[Scripts that build objects]
* * * * * * *

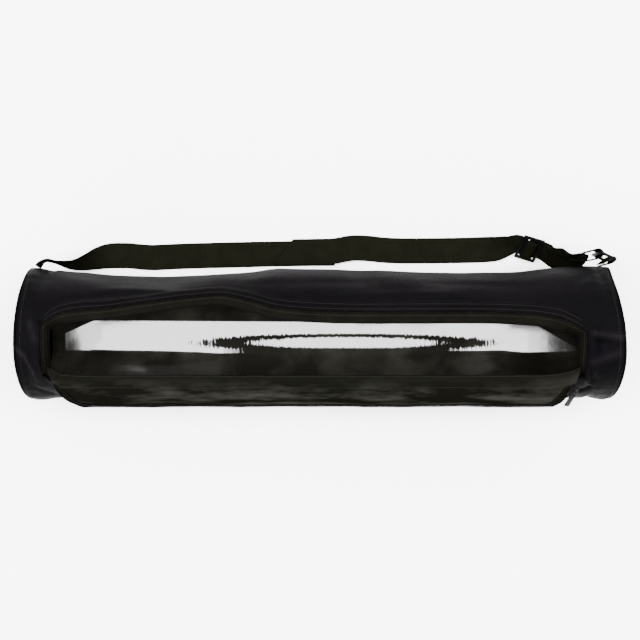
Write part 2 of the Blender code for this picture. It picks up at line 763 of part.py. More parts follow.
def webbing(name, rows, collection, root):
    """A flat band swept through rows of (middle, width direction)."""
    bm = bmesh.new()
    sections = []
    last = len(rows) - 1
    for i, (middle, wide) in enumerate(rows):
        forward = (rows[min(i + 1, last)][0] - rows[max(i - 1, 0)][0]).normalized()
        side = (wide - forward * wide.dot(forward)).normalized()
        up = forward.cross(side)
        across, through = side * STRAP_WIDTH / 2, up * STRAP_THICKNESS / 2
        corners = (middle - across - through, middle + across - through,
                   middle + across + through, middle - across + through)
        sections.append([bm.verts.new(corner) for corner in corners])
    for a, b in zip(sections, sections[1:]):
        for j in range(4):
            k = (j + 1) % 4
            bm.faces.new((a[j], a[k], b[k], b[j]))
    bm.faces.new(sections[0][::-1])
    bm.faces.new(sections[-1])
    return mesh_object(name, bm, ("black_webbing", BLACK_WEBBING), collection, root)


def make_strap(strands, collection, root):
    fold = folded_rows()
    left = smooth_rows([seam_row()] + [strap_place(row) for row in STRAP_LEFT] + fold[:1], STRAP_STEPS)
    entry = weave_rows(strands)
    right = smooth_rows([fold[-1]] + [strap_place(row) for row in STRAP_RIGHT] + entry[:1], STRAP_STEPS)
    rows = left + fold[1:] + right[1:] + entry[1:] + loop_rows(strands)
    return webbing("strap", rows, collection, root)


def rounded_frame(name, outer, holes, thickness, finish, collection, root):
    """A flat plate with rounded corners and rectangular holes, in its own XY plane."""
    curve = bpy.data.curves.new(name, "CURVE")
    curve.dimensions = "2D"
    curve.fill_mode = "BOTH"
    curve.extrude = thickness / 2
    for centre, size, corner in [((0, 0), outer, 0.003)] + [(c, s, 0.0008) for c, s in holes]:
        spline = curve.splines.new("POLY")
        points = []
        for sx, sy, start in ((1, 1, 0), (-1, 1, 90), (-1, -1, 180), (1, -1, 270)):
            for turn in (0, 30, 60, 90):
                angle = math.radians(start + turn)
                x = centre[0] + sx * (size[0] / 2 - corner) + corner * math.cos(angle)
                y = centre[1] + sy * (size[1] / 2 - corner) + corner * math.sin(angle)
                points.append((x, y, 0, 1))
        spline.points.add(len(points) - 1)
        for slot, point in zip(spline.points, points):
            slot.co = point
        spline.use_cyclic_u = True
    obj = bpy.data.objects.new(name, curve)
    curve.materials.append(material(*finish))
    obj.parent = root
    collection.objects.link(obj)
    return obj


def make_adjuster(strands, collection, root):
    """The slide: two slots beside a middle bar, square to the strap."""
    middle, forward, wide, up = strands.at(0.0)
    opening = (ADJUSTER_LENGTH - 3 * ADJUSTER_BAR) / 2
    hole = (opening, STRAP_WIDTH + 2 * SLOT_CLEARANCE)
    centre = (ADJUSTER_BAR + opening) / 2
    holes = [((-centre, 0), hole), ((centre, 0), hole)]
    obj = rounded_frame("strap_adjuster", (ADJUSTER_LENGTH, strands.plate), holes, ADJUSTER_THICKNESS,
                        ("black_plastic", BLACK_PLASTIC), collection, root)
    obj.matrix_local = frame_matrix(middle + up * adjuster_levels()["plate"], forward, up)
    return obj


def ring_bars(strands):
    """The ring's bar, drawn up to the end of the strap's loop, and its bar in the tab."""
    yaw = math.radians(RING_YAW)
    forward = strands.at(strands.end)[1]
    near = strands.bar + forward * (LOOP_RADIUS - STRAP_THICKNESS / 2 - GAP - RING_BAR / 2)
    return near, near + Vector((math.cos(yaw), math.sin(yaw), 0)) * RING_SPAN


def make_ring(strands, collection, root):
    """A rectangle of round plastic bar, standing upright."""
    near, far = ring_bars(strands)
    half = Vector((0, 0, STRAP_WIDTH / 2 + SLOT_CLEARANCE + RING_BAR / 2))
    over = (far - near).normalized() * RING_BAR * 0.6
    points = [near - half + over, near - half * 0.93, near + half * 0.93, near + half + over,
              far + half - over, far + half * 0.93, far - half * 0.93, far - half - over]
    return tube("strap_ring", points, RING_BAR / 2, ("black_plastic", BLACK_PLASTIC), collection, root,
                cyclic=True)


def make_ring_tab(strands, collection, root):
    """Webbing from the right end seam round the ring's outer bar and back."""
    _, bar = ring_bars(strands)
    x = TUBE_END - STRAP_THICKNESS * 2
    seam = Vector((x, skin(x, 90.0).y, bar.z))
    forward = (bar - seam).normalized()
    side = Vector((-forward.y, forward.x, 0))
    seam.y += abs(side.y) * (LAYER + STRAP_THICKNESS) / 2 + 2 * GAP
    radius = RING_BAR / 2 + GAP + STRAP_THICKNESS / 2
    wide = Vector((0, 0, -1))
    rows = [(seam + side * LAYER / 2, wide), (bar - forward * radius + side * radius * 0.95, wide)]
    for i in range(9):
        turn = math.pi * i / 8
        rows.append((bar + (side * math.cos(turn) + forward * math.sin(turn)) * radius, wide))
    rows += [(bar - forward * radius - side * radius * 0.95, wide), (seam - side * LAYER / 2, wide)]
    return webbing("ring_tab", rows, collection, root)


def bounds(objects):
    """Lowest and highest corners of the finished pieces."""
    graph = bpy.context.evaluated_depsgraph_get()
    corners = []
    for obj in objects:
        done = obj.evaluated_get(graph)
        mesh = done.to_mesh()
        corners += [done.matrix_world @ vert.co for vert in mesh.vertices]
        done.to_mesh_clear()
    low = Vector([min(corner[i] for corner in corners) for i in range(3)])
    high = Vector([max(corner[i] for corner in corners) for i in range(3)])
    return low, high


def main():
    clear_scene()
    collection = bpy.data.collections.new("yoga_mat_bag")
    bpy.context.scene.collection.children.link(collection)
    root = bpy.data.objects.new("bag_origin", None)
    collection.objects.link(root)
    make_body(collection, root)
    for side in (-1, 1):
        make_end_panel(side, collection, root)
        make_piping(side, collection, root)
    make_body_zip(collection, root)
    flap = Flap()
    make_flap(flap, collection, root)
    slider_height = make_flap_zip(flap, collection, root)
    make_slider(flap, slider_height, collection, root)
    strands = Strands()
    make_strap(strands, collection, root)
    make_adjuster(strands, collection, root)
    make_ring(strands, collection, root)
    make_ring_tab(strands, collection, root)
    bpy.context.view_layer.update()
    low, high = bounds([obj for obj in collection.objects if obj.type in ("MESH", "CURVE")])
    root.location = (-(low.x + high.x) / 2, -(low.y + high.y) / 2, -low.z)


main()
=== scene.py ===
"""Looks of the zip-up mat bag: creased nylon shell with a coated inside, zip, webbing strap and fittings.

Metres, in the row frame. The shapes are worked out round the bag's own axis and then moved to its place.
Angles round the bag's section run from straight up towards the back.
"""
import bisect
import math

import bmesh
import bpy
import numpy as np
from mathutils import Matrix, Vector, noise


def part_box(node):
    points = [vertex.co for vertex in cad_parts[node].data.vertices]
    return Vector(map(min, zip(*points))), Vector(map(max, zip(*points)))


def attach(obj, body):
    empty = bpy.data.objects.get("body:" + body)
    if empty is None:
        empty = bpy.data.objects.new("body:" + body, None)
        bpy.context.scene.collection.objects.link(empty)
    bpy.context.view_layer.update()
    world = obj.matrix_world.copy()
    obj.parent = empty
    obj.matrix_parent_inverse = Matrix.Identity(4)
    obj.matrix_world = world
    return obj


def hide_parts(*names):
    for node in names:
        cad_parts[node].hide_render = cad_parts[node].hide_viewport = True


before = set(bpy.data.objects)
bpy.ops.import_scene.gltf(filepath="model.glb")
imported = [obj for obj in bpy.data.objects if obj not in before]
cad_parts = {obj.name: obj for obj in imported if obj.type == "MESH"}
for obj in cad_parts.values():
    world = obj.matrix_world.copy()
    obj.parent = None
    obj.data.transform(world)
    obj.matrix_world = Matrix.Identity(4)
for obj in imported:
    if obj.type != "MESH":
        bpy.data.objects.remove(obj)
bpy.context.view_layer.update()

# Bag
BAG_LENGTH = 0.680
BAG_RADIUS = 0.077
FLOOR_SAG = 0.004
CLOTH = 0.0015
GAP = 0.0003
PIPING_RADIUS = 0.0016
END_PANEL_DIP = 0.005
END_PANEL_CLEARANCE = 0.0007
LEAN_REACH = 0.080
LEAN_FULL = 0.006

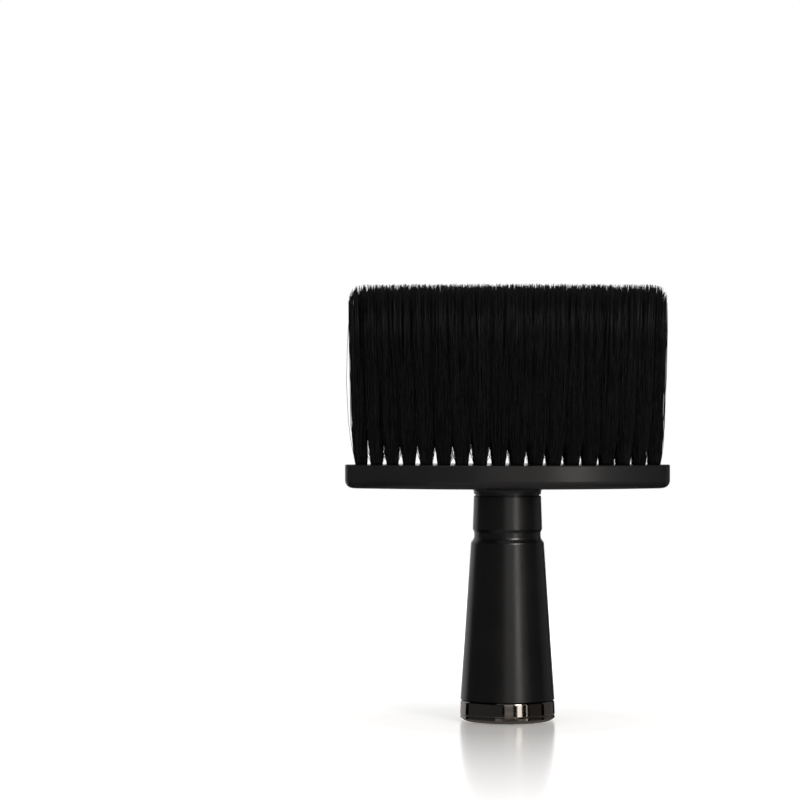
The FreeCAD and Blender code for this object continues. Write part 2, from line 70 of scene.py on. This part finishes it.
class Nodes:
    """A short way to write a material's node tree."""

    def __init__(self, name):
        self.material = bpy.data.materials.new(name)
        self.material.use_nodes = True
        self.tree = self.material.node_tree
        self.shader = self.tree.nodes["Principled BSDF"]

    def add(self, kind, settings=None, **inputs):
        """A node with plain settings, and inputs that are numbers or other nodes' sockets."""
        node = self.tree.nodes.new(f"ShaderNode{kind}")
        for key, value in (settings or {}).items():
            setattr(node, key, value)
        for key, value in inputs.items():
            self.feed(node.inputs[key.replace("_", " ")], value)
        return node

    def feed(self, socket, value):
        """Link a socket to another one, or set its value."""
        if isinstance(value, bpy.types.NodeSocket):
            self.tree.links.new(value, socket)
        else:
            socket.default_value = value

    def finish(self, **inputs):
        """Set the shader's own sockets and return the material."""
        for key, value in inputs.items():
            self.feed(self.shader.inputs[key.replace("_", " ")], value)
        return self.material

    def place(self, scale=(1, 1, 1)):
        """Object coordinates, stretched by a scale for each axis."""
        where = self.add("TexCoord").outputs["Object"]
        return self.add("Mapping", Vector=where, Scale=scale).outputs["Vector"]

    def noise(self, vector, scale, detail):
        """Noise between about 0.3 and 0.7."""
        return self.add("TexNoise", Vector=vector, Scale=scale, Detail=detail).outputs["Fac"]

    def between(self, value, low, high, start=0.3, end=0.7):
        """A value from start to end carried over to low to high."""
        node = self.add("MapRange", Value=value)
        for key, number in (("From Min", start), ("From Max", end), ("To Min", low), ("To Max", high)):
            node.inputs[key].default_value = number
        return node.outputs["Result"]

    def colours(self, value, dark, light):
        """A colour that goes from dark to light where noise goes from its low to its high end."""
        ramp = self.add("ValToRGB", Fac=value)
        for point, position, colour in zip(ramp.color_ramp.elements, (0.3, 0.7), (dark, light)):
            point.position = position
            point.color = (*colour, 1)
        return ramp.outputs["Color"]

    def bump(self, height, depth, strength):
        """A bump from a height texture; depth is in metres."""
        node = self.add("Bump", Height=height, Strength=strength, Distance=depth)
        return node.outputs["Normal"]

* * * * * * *

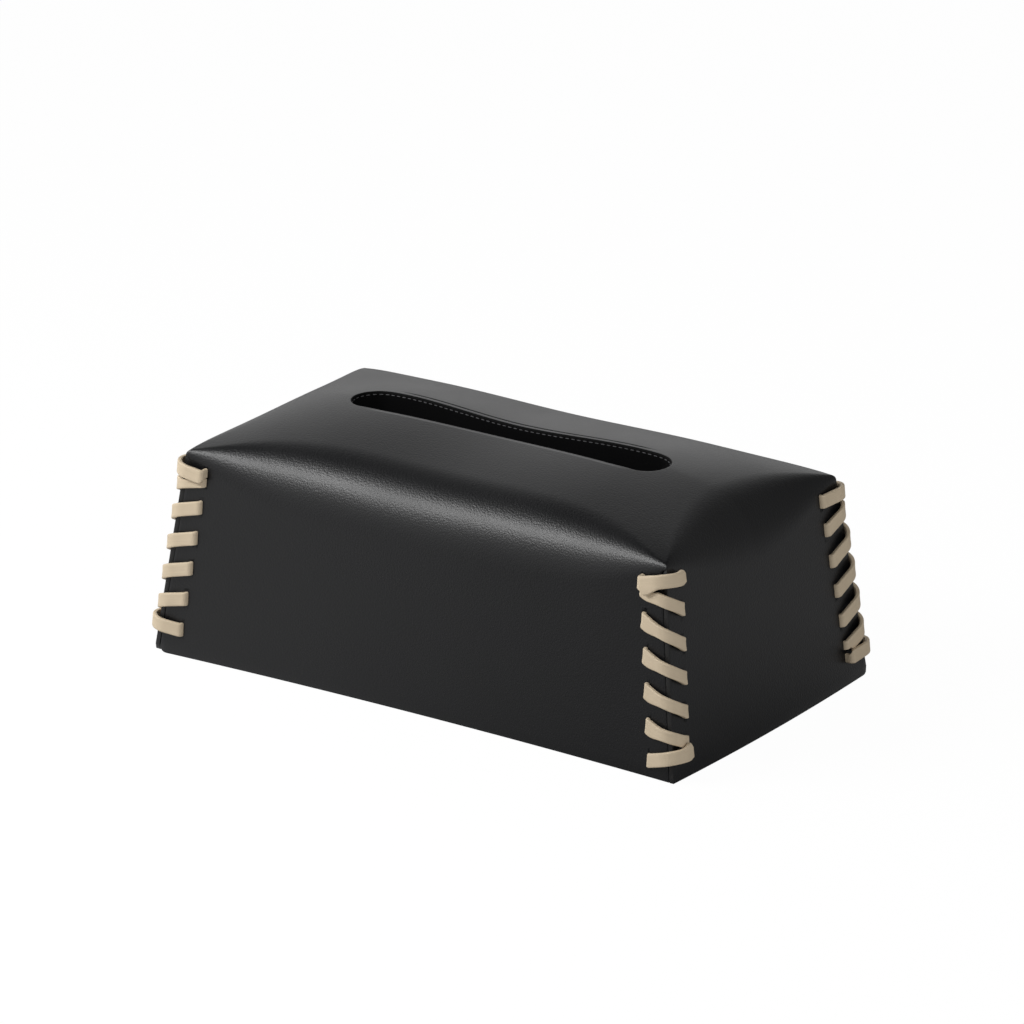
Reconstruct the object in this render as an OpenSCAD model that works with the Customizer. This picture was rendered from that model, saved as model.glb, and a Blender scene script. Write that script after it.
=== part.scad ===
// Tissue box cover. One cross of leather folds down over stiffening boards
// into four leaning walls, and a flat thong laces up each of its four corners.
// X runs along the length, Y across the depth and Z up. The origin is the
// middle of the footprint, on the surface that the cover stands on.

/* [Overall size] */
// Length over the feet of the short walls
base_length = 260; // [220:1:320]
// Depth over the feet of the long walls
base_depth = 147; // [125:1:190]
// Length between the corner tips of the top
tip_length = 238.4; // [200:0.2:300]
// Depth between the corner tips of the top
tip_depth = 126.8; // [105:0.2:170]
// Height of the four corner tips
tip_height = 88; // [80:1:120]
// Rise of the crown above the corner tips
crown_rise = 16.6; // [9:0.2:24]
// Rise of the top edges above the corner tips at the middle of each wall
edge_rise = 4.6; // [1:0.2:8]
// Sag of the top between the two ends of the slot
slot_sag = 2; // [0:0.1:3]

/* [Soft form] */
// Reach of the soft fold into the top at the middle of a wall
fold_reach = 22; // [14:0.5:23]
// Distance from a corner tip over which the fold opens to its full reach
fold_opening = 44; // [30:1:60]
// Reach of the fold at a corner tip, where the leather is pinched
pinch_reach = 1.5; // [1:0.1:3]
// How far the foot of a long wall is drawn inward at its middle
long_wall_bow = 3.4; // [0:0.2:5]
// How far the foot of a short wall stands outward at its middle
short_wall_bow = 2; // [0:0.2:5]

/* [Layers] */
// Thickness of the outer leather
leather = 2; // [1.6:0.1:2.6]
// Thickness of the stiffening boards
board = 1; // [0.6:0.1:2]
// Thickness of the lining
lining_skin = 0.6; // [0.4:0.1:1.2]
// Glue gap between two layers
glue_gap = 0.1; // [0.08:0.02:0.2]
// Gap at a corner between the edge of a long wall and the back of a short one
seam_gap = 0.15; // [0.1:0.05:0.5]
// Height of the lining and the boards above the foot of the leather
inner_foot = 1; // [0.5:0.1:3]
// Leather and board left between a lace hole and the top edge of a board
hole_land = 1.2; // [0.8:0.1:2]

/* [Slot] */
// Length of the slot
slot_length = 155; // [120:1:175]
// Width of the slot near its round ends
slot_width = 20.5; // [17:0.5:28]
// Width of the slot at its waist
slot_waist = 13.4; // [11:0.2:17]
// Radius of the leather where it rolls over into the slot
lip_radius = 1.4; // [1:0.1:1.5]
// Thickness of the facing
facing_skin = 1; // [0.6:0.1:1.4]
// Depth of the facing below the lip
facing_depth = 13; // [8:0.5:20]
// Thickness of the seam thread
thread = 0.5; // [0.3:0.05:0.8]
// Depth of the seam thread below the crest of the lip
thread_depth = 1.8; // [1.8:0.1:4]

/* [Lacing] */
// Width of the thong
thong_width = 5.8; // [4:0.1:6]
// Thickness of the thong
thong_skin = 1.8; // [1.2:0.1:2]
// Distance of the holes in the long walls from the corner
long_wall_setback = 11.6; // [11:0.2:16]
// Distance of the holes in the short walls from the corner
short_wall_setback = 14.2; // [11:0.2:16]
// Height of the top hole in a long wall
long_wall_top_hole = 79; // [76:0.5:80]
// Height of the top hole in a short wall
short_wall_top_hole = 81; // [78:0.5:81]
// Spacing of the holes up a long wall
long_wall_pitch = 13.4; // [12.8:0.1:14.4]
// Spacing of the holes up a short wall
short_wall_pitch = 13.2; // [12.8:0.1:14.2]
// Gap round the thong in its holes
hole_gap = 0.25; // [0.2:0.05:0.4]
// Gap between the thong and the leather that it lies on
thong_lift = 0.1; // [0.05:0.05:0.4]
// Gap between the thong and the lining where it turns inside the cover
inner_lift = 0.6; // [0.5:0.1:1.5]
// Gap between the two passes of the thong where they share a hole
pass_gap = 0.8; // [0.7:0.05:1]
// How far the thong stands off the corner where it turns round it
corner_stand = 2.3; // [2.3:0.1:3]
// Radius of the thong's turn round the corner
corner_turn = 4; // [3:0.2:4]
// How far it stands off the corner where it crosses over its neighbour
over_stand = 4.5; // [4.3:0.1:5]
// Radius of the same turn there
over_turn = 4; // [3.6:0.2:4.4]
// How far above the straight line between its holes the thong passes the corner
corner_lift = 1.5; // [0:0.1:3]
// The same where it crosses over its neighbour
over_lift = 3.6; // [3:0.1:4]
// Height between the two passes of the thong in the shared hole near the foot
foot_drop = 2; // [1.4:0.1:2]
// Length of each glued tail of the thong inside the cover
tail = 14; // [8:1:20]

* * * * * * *

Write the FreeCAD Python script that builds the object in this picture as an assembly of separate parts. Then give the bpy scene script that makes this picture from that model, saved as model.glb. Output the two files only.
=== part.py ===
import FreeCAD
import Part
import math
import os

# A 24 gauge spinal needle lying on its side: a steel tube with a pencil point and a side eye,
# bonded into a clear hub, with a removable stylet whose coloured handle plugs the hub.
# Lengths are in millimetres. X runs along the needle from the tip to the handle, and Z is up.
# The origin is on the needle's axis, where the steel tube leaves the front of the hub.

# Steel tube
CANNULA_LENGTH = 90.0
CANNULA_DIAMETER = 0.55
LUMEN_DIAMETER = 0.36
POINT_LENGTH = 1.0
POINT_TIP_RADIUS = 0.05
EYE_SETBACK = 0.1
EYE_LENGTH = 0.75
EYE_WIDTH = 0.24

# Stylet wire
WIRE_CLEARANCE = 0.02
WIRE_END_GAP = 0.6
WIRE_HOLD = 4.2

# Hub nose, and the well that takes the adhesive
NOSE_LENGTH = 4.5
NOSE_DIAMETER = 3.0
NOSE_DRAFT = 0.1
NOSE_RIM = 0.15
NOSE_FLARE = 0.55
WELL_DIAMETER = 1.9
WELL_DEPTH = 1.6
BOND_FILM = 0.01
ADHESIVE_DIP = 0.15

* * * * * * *

• CHALLENGE: List all lines holding the string "imported".

• WRITTEN REPLY:
imported = [obj for obj in bpy.data.objects if obj not in before]
cad_parts = {obj.name: obj for obj in imported if obj.type == "MESH"}
for obj in imported:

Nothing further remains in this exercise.